British Virgin Islands
Virgin Gorda’s castaway vibe got a serious dose of luxury with the opening of Oil Nut Bay. Set on the tip of a breathtaking eastern peninsula, the resort is as private as it gets and can only be reached by boat or helicopter. The 11 light-filled villas mix white leather couches with dark wood accents, and have private plunge pools with tiki huts. The luxe factor doesn't stop there: butler service, a swanky beach club and on-property marina are just a few other high-end extras. You may be tempted to never leave the property, but make time to charter a catamaran from Festiva Sailing Vacations to John Van Dyke. The island is home to the famous Soggy Dollar Bar and its painkiller cocktail.

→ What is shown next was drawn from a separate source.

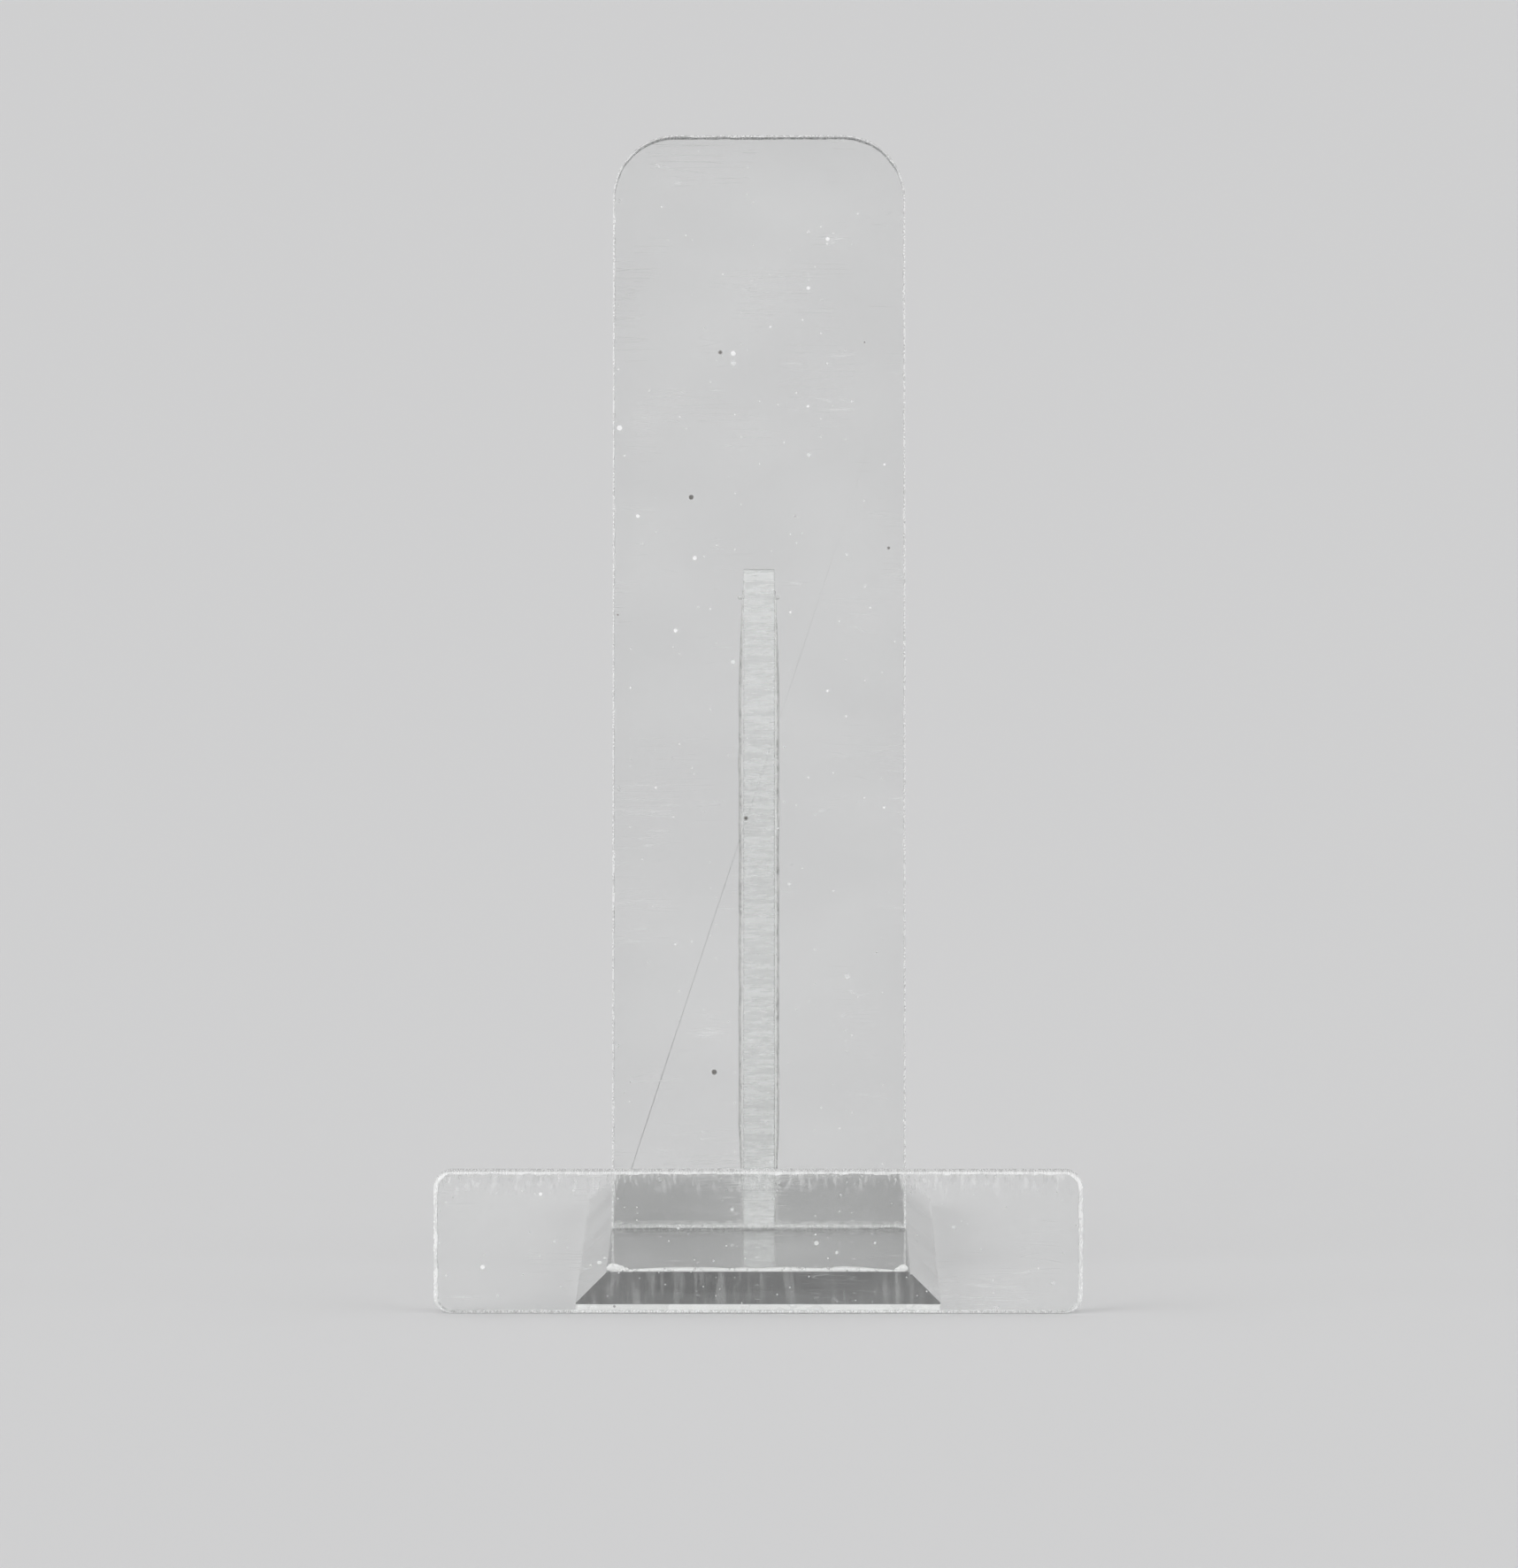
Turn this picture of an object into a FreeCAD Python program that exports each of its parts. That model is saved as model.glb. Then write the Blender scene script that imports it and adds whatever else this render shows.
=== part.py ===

St. Lucia’s majestic Pitons set the tone for a romantic island getaway — add a villa with a private pool at such resorts as Jade Mountain, Ladera and Cap Maison, and a couples massage at spas like Kai Belté at Anse Chastanet, and you've got honeymoon perfection. If you can muster the energy, hike the 2,600-foot Gros Piton together for OMG views. The underwater sights are just as awe-inspiring, with world class dive sites like Coral Gardens and Superman's Flight, home to schools of angel fish, giant barrel sponges and more.